MAE of LSTM model during the FL training with different level of DP Noise.

The noise values that mimic the global model without DP have been evaluated on the test datasets, as shown in Table 3. It shows the tradeoff between privacy and model precision, as the LSTM model with lesser noise values has the least MAE loss of 0.3809 average. The study addresses the privacy issue in distributed learning through an adaptive DP mechanism. It can be the baseline for future studies that tackle secure aggregation techniques in intelligent grid PQ forecasting applications. However, to address the data heterogeneity and accurate model adaptation, personalized federated learning will give better analysis in the future. Future studies must incline towards a statistical approach or tolerance factor to mitigate the impact of the clipping approach and change the time series forecasting to an anomaly or error detection problem (Table 4).
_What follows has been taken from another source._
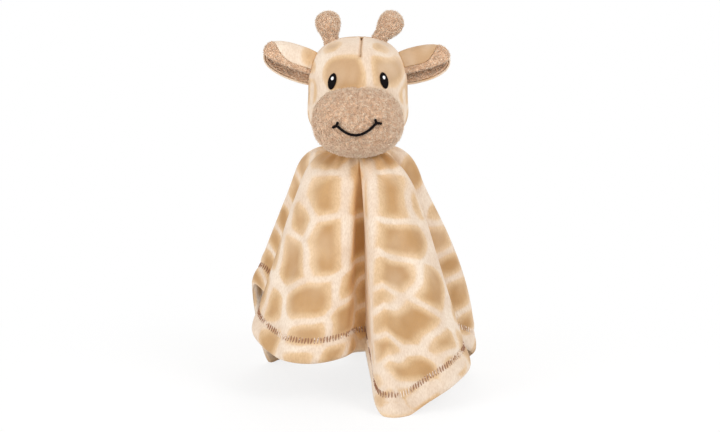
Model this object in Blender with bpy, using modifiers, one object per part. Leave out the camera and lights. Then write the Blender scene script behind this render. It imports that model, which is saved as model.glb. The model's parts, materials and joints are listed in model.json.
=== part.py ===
"""A comfort blanket lovey: a giraffe's head sewn on the middle of a square blanket.

Metres, +Z up. The toy faces -Y, and left and right are the viewer's, so left is -X.
The blanket stands on its four corners in deep folds, and the head sits on its middle.
Every piece is drawn about the neck's axis, and one empty then moves the whole toy so
that the middle of its outline stands over the origin.
"""

import math

import bmesh
import bpy
from mathutils import Matrix, Vector

# Blanket: two layers of velour, sewn together at the hem
BLANKET_WIDTH = 0.356
VELOUR_THICK = 0.0016
LINING_THICK = 0.0014
LINING_HEM_SETBACK = 0.004
BAND_FROM_HEM = 0.017
BAND_HEIGHT = 0.005
BAND_THICK = 0.0006
FOOT_CUT = 0.0005
FLOOR_CUT_DEPTH = 0.010

# Neck: a gathered knob of cloth in the middle of the blanket, which the head nods on
NECK_RING_RADIUS = 0.020
NECK_FLANGE_RADIUS = 0.0165
NECK_FLANGE_THICK = 0.0016
NECK_BALL_RADIUS = 0.0115
NECK_THREAD_RADIUS = 0.0008
PATCH_THICK = 0.0014
PATCH_EDGE_DEG = 112

# Head
HEAD_WIDTH = 0.084
HEAD_DEPTH = 0.080
HEAD_ABOVE_MIDDLE = 0.0465
HEAD_BELOW_MIDDLE = 0.0385
HEAD_OVER_NECK = 0.0465
HEAD_BACK_SHIFT = 0.002
HEAD_COVER_THICK = 0.0016

# Muzzle
MUZZLE_WIDTH = 0.077
MUZZLE_FRONT_DEPTH = 0.027
MUZZLE_BACK_DEPTH = 0.014
MUZZLE_HEIGHT = 0.060
MUZZLE_BELOW_HEAD_MIDDLE = 0.0215
MUZZLE_BEFORE_HEAD_MIDDLE = 0.034
MUZZLE_COVER_THICK = 0.0018

# Smile, drawn on the muzzle
SMILE_WIDTH = 0.0335
SMILE_SAG = 0.0098
SMILE_ABOVE_MUZZLE_MIDDLE = 0.0005
SMILE_THREAD_RADIUS = 0.0008
SMILE_TICK_LENGTH = 0.0050

# Eyes: satin stitch in an upright oval
EYE_SPACING = 0.0435
EYE_ABOVE_HEAD_MIDDLE = 0.0105
EYE_WIDTH = 0.0075
EYE_HEIGHT = 0.0130
EYE_RISE = 0.0012
EYE_LEAN_DEG = 13
GLINT_WIDTH = 0.0020
GLINT_HEIGHT = 0.0036
GLINT_RISE = 0.0016
GLINT_ABOVE_EYE_MIDDLE = 0.0024

# Ears: a leaf rolled lengthwise, so that its upper lip hangs over its front, with a
# straight root sewn into the seam between the head panels
EAR_LENGTH = 0.0410
EAR_ROOT_HEIGHT = 0.0290
EAR_CUP_DEPTH = 0.0065
EAR_ROOT_DEPTH = 0.0045
EAR_PINCH_LENGTH = 0.018
EAR_LIP_SETBACK = 0.0030
EAR_COVER_THICK = 0.0014
EAR_LINING_THICK = 0.0012
EAR_LINING_SETBACK = 0.0006
EAR_LAYER_GAP = 0.0006
EAR_BEAD_RADIUS = 0.0017
EAR_SEAM_DEG = 25
EAR_LOWER_CURL_DEG = 95
EAR_UPPER_CURL_DEG = 208
EAR_DROOP_DEG = {"left": 5, "right": 12}

# Ossicones: stuffed knobs, each on a round root in the crown seam
OSSICONE_LENGTH = {"left": 0.0265, "right": 0.0260}
OSSICONE_KNOB_RADIUS = 0.0112
OSSICONE_ROOT_RADIUS = 0.0062
OSSICONE_COVER_THICK = 0.0016
OSSICONE_MOUTH_RADIUS = 0.0030
OSSICONE_WAIST_DEG = 62
OSSICONE_SEAM_DEG = {"left": 60, "right": 66}
OSSICONE_LEAN_DEG = {"left": 8, "right": 21}

# Clearance between pieces that touch or turn on the real toy
GAP = 0.0003
# Points this close are one point
WELD_REACH = 0.00001
ON_AXIS = 0.000001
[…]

Table 4. MAE loss of the LSTM model on different noise levels on clients test data.

5 Conclusion

Distributed energy generation made microgrids more intelligent with the proliferation of power electronic devices and monitoring systems. Intelligent ML operation of green microgrids faces privacy and security issues due to sharing power quality parameters. Federated learning is a suitable approach to learning the patterns of predictive ML models to preserve privacy via edge training. Comparative analysis on ANN, LSTM, and CNN-LSTM models evaluate better prediction models in distributed settings. The LSTM model has the least MAE test loss of 0.2323, making it most appropriate for federated predictive learning. FL faces the challenge of potential model inversion and poison attacks at the server and client end. Thus, the study provides an adaptive differential privacy technique to secure the microgrid in such an FL setup. The results showed that a privacy parameter of 0.5 value gave a better solution to secure the server and home microgrid clients. In future studies, we aim to analyze the personalized FL approach with DP under IEEE standards for hybrid energy systems.